> [YOUR INSTRUCTIONS]:
Each line below is to be written out in full, exactly as shown.
————
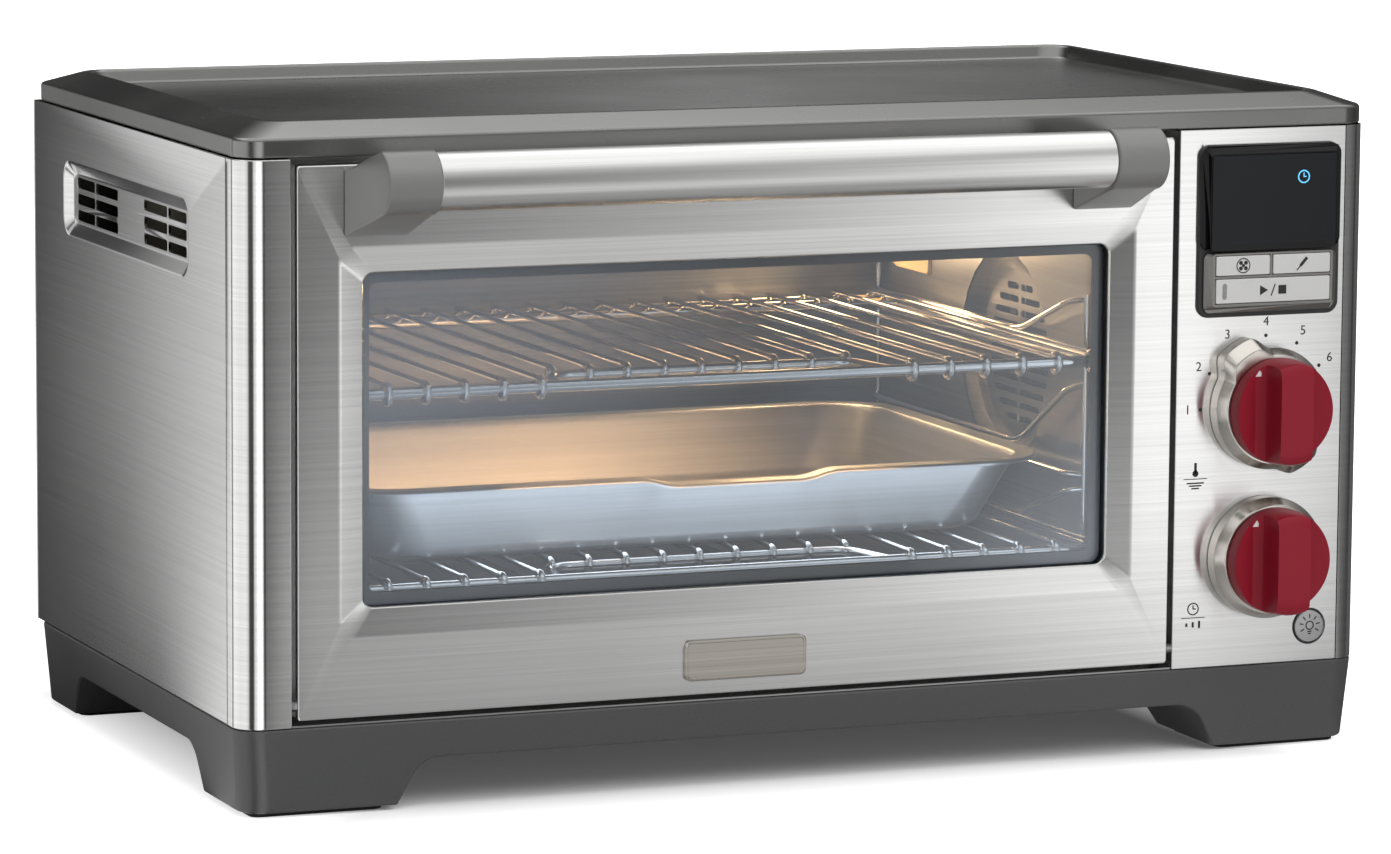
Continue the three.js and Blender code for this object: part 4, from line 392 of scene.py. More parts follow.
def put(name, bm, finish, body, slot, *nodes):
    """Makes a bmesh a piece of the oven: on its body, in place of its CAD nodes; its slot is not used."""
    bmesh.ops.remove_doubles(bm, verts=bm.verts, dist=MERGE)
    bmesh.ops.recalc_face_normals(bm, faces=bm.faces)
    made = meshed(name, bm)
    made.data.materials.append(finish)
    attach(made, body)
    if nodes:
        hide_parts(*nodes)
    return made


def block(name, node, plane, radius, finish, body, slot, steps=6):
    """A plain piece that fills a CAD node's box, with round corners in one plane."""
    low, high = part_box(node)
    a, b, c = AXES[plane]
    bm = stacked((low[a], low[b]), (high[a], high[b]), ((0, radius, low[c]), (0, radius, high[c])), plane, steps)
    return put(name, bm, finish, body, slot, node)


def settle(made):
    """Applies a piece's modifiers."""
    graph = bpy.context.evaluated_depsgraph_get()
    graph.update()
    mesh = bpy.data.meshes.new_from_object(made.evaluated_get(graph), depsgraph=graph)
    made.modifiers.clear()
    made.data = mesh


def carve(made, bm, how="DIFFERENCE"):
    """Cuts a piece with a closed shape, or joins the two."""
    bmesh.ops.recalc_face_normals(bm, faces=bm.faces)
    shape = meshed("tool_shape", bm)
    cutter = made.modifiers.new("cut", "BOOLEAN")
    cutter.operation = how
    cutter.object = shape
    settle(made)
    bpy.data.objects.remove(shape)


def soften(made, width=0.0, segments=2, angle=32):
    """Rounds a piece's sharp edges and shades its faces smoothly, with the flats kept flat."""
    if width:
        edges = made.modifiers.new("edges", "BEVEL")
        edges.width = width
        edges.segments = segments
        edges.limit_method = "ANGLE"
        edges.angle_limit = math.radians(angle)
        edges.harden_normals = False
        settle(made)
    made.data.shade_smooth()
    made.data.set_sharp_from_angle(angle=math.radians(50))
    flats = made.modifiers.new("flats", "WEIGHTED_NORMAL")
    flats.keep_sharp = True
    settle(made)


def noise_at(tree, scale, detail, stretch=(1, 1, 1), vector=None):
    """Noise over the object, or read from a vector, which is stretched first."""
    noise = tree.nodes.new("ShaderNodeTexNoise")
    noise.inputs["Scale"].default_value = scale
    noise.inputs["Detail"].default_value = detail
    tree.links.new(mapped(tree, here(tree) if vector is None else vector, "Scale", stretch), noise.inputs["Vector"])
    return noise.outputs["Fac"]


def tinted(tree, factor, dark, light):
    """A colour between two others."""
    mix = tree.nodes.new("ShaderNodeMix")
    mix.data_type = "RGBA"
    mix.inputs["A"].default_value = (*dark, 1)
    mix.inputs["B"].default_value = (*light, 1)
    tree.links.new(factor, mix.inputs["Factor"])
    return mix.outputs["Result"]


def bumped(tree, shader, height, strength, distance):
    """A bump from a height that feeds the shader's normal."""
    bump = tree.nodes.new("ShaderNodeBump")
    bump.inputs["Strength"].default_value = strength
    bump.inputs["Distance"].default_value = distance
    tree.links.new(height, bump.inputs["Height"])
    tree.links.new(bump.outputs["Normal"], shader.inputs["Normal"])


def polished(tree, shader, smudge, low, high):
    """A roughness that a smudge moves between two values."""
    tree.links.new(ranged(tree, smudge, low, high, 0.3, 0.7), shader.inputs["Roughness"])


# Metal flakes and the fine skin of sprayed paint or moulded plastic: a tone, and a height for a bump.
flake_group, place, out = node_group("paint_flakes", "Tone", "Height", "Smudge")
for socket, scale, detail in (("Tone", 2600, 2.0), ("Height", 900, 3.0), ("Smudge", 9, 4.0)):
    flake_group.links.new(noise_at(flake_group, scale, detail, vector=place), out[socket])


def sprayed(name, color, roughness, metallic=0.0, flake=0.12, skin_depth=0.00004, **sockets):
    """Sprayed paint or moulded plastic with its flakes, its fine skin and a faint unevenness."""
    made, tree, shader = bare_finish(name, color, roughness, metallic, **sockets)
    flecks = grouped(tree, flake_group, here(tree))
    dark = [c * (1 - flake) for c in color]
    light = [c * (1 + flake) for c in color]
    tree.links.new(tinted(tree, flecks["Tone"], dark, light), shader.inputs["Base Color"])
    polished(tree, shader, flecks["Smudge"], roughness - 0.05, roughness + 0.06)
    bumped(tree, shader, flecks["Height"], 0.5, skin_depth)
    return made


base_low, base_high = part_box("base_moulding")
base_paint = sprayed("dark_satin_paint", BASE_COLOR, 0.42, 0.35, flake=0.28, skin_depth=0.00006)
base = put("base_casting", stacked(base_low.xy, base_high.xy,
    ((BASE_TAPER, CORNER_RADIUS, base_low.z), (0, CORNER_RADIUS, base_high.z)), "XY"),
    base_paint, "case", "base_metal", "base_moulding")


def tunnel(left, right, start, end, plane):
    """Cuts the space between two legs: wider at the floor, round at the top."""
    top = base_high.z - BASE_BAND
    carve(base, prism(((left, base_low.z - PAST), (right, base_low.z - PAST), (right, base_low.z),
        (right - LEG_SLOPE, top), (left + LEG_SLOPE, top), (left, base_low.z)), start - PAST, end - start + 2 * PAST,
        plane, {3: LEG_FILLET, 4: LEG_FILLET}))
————
> [RESULT OF THE EXERCISE]:
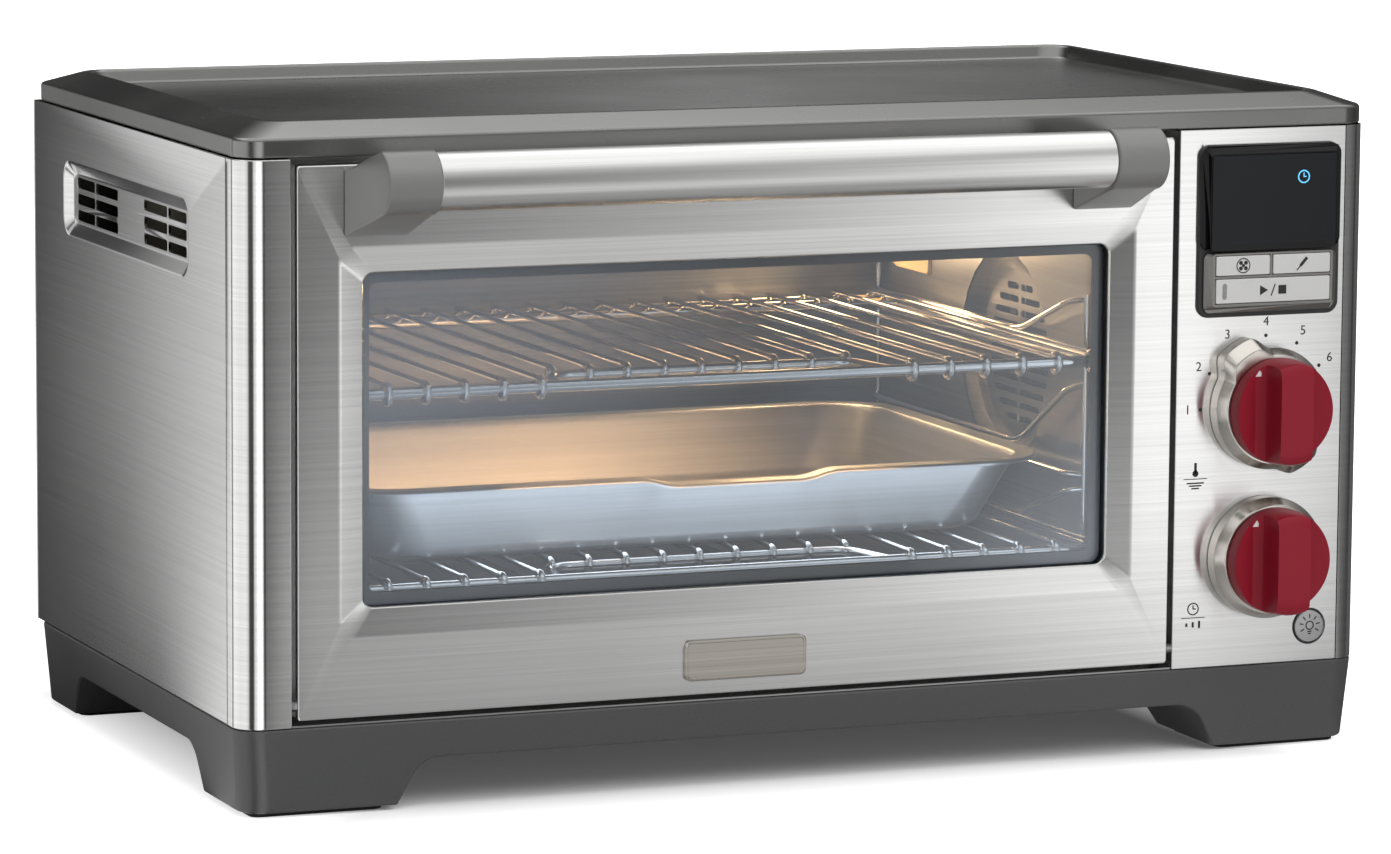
Continue the three.js and Blender code for this object: part 4, from line 392 of scene.py. More parts follow.
def put(name, bm, finish, body, slot, *nodes):
    """Makes a bmesh a piece of the oven: on its body, in place of its CAD nodes; its slot is not used."""
    bmesh.ops.remove_doubles(bm, verts=bm.verts, dist=MERGE)
    bmesh.ops.recalc_face_normals(bm, faces=bm.faces)
    made = meshed(name, bm)
    made.data.materials.append(finish)
    attach(made, body)
    if nodes:
        hide_parts(*nodes)
    return made


def block(name, node, plane, radius, finish, body, slot, steps=6):
    """A plain piece that fills a CAD node's box, with round corners in one plane."""
    low, high = part_box(node)
    a, b, c = AXES[plane]
    bm = stacked((low[a], low[b]), (high[a], high[b]), ((0, radius, low[c]), (0, radius, high[c])), plane, steps)
    return put(name, bm, finish, body, slot, node)


def settle(made):
    """Applies a piece's modifiers."""
    graph = bpy.context.evaluated_depsgraph_get()
    graph.update()
    mesh = bpy.data.meshes.new_from_object(made.evaluated_get(graph), depsgraph=graph)
    made.modifiers.clear()
    made.data = mesh


def carve(made, bm, how="DIFFERENCE"):
    """Cuts a piece with a closed shape, or joins the two."""
    bmesh.ops.recalc_face_normals(bm, faces=bm.faces)
    shape = meshed("tool_shape", bm)
    cutter = made.modifiers.new("cut", "BOOLEAN")
    cutter.operation = how
    cutter.object = shape
    settle(made)
    bpy.data.objects.remove(shape)


def soften(made, width=0.0, segments=2, angle=32):
    """Rounds a piece's sharp edges and shades its faces smoothly, with the flats kept flat."""
    if width:
        edges = made.modifiers.new("edges", "BEVEL")
        edges.width = width
        edges.segments = segments
        edges.limit_method = "ANGLE"
        edges.angle_limit = math.radians(angle)
        edges.harden_normals = False
        settle(made)
    made.data.shade_smooth()
    made.data.set_sharp_from_angle(angle=math.radians(50))
    flats = made.modifiers.new("flats", "WEIGHTED_NORMAL")
    flats.keep_sharp = True
    settle(made)


def noise_at(tree, scale, detail, stretch=(1, 1, 1), vector=None):
    """Noise over the object, or read from a vector, which is stretched first."""
    noise = tree.nodes.new("ShaderNodeTexNoise")
    noise.inputs["Scale"].default_value = scale
    noise.inputs["Detail"].default_value = detail
    tree.links.new(mapped(tree, here(tree) if vector is None else vector, "Scale", stretch), noise.inputs["Vector"])
    return noise.outputs["Fac"]


def tinted(tree, factor, dark, light):
    """A colour between two others."""
    mix = tree.nodes.new("ShaderNodeMix")
    mix.data_type = "RGBA"
    mix.inputs["A"].default_value = (*dark, 1)
    mix.inputs["B"].default_value = (*light, 1)
    tree.links.new(factor, mix.inputs["Factor"])
    return mix.outputs["Result"]


def bumped(tree, shader, height, strength, distance):
    """A bump from a height that feeds the shader's normal."""
    bump = tree.nodes.new("ShaderNodeBump")
    bump.inputs["Strength"].default_value = strength
    bump.inputs["Distance"].default_value = distance
    tree.links.new(height, bump.inputs["Height"])
    tree.links.new(bump.outputs["Normal"], shader.inputs["Normal"])


def polished(tree, shader, smudge, low, high):
    """A roughness that a smudge moves between two values."""
    tree.links.new(ranged(tree, smudge, low, high, 0.3, 0.7), shader.inputs["Roughness"])


# Metal flakes and the fine skin of sprayed paint or moulded plastic: a tone, and a height for a bump.
flake_group, place, out = node_group("paint_flakes", "Tone", "Height", "Smudge")
for socket, scale, detail in (("Tone", 2600, 2.0), ("Height", 900, 3.0), ("Smudge", 9, 4.0)):
    flake_group.links.new(noise_at(flake_group, scale, detail, vector=place), out[socket])


def sprayed(name, color, roughness, metallic=0.0, flake=0.12, skin_depth=0.00004, **sockets):
    """Sprayed paint or moulded plastic with its flakes, its fine skin and a faint unevenness."""
    made, tree, shader = bare_finish(name, color, roughness, metallic, **sockets)
    flecks = grouped(tree, flake_group, here(tree))
    dark = [c * (1 - flake) for c in color]
    light = [c * (1 + flake) for c in color]
    tree.links.new(tinted(tree, flecks["Tone"], dark, light), shader.inputs["Base Color"])
    polished(tree, shader, flecks["Smudge"], roughness - 0.05, roughness + 0.06)
    bumped(tree, shader, flecks["Height"], 0.5, skin_depth)
    return made


base_low, base_high = part_box("base_moulding")
base_paint = sprayed("dark_satin_paint", BASE_COLOR, 0.42, 0.35, flake=0.28, skin_depth=0.00006)
base = put("base_casting", stacked(base_low.xy, base_high.xy,
    ((BASE_TAPER, CORNER_RADIUS, base_low.z), (0, CORNER_RADIUS, base_high.z)), "XY"),
    base_paint, "case", "base_metal", "base_moulding")


def tunnel(left, right, start, end, plane):
    """Cuts the space between two legs: wider at the floor, round at the top."""
    top = base_high.z - BASE_BAND
    carve(base, prism(((left, base_low.z - PAST), (right, base_low.z - PAST), (right, base_low.z),
        (right - LEG_SLOPE, top), (left + LEG_SLOPE, top), (left, base_low.z)), start - PAST, end - start + 2 * PAST,
        plane, {3: LEG_FILLET, 4: LEG_FILLET}))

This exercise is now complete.